To be done: Give the data below again, word for word.

Dataset excerpt:
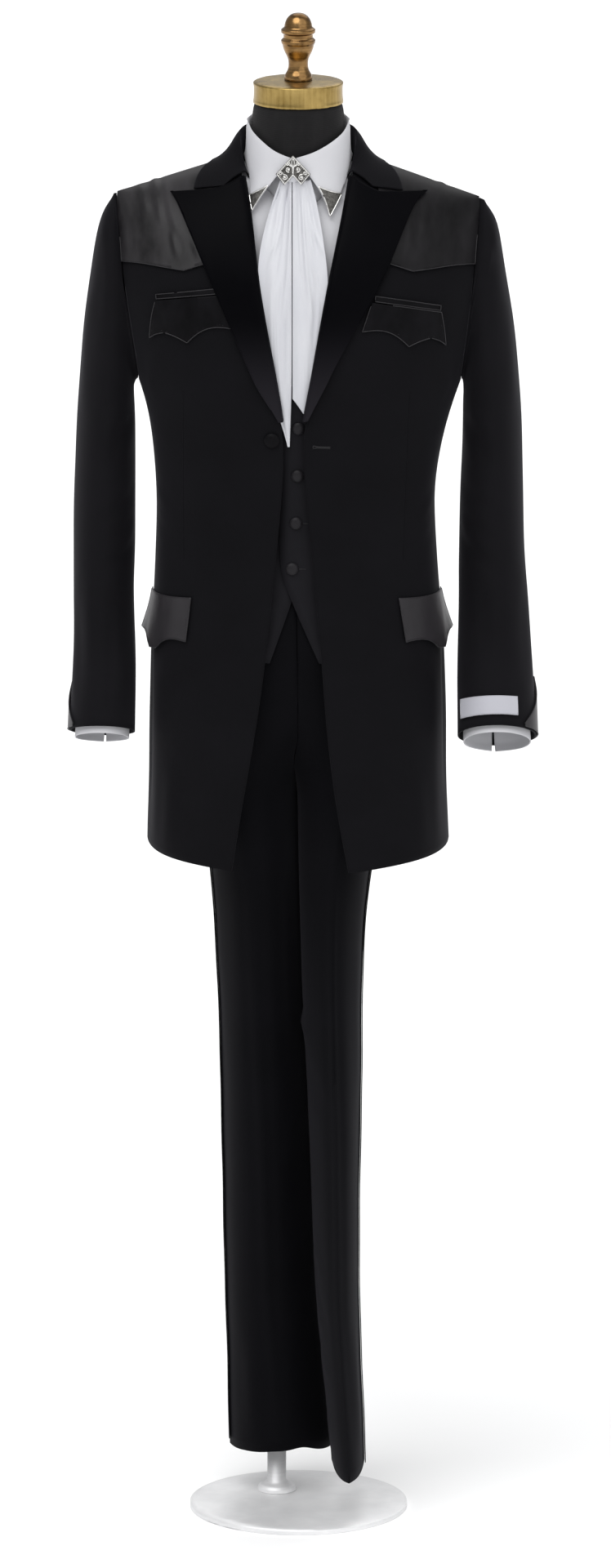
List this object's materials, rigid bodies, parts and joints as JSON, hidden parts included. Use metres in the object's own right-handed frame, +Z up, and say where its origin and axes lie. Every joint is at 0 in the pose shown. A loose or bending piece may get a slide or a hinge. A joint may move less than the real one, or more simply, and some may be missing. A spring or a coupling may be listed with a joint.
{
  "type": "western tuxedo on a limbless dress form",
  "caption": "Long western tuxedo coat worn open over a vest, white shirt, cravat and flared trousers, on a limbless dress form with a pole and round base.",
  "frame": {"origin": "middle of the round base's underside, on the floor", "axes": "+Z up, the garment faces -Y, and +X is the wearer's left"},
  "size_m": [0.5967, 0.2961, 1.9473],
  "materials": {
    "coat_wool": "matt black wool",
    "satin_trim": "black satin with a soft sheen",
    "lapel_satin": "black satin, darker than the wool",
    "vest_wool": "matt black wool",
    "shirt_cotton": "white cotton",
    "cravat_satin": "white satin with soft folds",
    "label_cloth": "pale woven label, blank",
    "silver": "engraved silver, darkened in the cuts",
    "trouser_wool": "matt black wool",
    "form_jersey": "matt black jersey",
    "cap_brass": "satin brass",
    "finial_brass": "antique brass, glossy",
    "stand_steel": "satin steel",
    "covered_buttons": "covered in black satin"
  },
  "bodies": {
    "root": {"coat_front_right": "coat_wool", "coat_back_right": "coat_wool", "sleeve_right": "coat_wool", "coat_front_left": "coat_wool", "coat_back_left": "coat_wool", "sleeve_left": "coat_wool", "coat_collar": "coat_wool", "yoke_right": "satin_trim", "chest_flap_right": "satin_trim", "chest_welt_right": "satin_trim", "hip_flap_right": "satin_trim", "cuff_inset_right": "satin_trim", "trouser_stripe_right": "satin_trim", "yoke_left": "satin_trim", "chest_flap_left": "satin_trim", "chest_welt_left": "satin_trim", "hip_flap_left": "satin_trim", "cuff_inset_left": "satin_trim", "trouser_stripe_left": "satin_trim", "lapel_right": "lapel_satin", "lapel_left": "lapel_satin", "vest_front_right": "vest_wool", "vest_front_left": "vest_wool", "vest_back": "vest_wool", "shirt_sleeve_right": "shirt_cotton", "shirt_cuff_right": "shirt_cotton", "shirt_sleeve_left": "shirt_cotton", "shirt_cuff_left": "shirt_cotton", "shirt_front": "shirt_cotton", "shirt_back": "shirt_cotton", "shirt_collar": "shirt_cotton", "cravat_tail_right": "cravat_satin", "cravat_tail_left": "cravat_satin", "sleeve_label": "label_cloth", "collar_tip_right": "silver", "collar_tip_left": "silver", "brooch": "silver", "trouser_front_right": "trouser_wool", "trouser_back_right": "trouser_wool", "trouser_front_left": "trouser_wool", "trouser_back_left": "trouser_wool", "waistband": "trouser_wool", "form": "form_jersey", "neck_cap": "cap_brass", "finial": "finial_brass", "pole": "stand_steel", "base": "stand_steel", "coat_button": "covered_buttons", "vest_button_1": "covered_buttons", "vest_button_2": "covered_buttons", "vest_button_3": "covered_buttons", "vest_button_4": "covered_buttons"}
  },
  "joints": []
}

Result for this task:
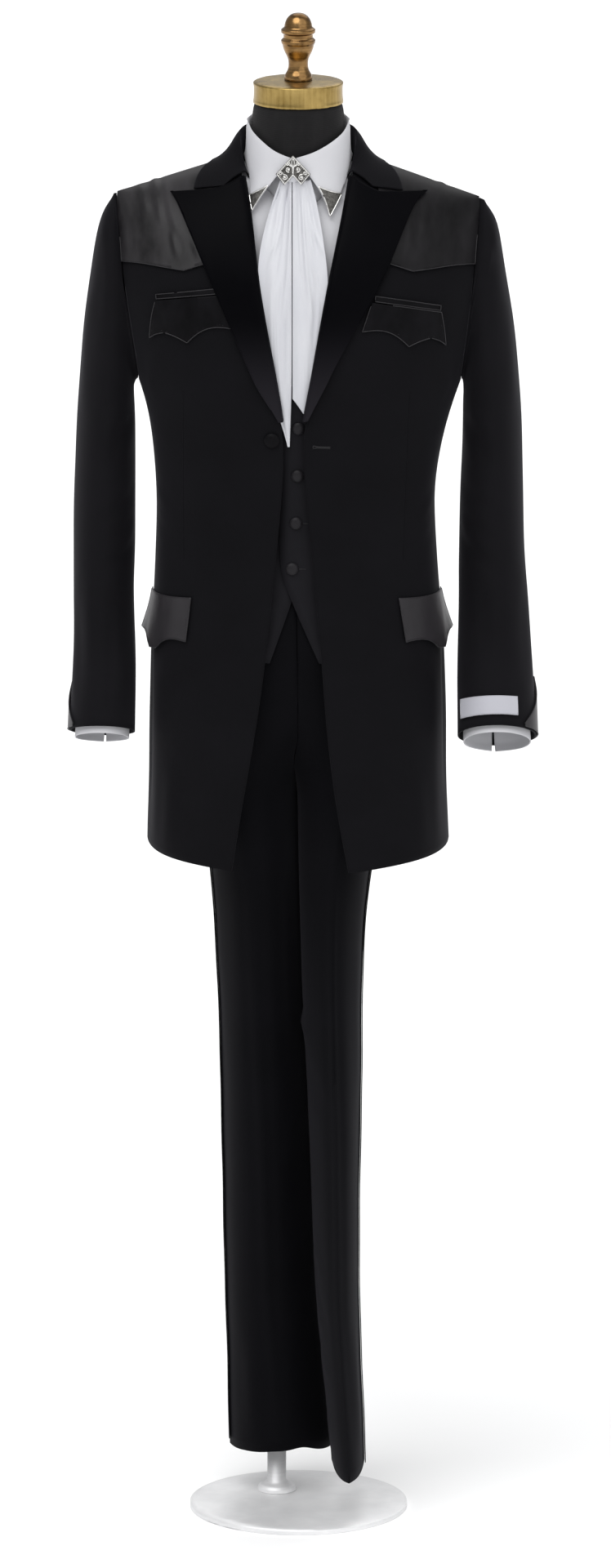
List this object's materials, rigid bodies, parts and joints as JSON, hidden parts included. Use metres in the object's own right-handed frame, +Z up, and say where its origin and axes lie. Every joint is at 0 in the pose shown. A loose or bending piece may get a slide or a hinge. A joint may move less than the real one, or more simply, and some may be missing. A spring or a coupling may be listed with a joint.
{
  "type": "western tuxedo on a limbless dress form",
  "caption": "Long western tuxedo coat worn open over a vest, white shirt, cravat and flared trousers, on a limbless dress form with a pole and round base.",
  "frame": {"origin": "middle of the round base's underside, on the floor", "axes": "+Z up, the garment faces -Y, and +X is the wearer's left"},
  "size_m": [0.5967, 0.2961, 1.9473],
  "materials": {
    "coat_wool": "matt black wool",
    "satin_trim": "black satin with a soft sheen",
    "lapel_satin": "black satin, darker than the wool",
    "vest_wool": "matt black wool",
    "shirt_cotton": "white cotton",
    "cravat_satin": "white satin with soft folds",
    "label_cloth": "pale woven label, blank",
    "silver": "engraved silver, darkened in the cuts",
    "trouser_wool": "matt black wool",
    "form_jersey": "matt black jersey",
    "cap_brass": "satin brass",
    "finial_brass": "antique brass, glossy",
    "stand_steel": "satin steel",
    "covered_buttons": "covered in black satin"
  },
  "bodies": {
    "root": {"coat_front_right": "coat_wool", "coat_back_right": "coat_wool", "sleeve_right": "coat_wool", "coat_front_left": "coat_wool", "coat_back_left": "coat_wool", "sleeve_left": "coat_wool", "coat_collar": "coat_wool", "yoke_right": "satin_trim", "chest_flap_right": "satin_trim", "chest_welt_right": "satin_trim", "hip_flap_right": "satin_trim", "cuff_inset_right": "satin_trim", "trouser_stripe_right": "satin_trim", "yoke_left": "satin_trim", "chest_flap_left": "satin_trim", "chest_welt_left": "satin_trim", "hip_flap_left": "satin_trim", "cuff_inset_left": "satin_trim", "trouser_stripe_left": "satin_trim", "lapel_right": "lapel_satin", "lapel_left": "lapel_satin", "vest_front_right": "vest_wool", "vest_front_left": "vest_wool", "vest_back": "vest_wool", "shirt_sleeve_right": "shirt_cotton", "shirt_cuff_right": "shirt_cotton", "shirt_sleeve_left": "shirt_cotton", "shirt_cuff_left": "shirt_cotton", "shirt_front": "shirt_cotton", "shirt_back": "shirt_cotton", "shirt_collar": "shirt_cotton", "cravat_tail_right": "cravat_satin", "cravat_tail_left": "cravat_satin", "sleeve_label": "label_cloth", "collar_tip_right": "silver", "collar_tip_left": "silver", "brooch": "silver", "trouser_front_right": "trouser_wool", "trouser_back_right": "trouser_wool", "trouser_front_left": "trouser_wool", "trouser_back_left": "trouser_wool", "waistband": "trouser_wool", "form": "form_jersey", "neck_cap": "cap_brass", "finial": "finial_brass", "pole": "stand_steel", "base": "stand_steel", "coat_button": "covered_buttons", "vest_button_1": "covered_buttons", "vest_button_2": "covered_buttons", "vest_button_3": "covered_buttons", "vest_button_4": "covered_buttons"}
  },
  "joints": []
}